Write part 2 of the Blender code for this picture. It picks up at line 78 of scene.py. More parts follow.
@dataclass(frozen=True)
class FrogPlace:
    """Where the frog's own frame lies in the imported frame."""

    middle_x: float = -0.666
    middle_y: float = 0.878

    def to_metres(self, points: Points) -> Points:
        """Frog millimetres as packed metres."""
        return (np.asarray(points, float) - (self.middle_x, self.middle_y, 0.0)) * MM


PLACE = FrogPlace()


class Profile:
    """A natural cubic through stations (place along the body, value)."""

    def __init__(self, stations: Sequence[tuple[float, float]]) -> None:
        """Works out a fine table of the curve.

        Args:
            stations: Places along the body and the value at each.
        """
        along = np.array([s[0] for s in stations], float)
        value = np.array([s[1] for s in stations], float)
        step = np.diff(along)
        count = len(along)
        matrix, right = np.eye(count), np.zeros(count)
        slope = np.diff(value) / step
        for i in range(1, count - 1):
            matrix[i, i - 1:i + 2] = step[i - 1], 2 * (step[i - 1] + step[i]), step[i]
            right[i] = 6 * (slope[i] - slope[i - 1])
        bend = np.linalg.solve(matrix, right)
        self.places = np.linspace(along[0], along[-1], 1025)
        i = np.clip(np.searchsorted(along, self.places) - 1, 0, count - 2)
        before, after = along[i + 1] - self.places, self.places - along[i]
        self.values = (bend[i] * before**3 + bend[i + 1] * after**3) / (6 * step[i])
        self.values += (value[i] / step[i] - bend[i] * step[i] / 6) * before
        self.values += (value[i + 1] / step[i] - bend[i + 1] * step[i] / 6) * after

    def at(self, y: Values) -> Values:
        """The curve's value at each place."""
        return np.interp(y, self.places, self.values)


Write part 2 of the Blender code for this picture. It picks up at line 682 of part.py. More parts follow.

^^^^^^^^

## [Set exercise]
Write out again, exactly, the lines from the start of the entries up to and including the one with "return (np.asarray(points, float)". Nothing else belongs in the reply.

## [Response]
Write part 2 of the Blender code for this picture. It picks up at line 78 of scene.py. More parts follow.
@dataclass(frozen=True)
class FrogPlace:
    """Where the frog's own frame lies in the imported frame."""

    middle_x: float = -0.666
    middle_y: float = 0.878

    def to_metres(self, points: Points) -> Points:
        """Frog millimetres as packed metres."""
        return (np.asarray(points, float) - (self.middle_x, self.middle_y, 0.0)) * MM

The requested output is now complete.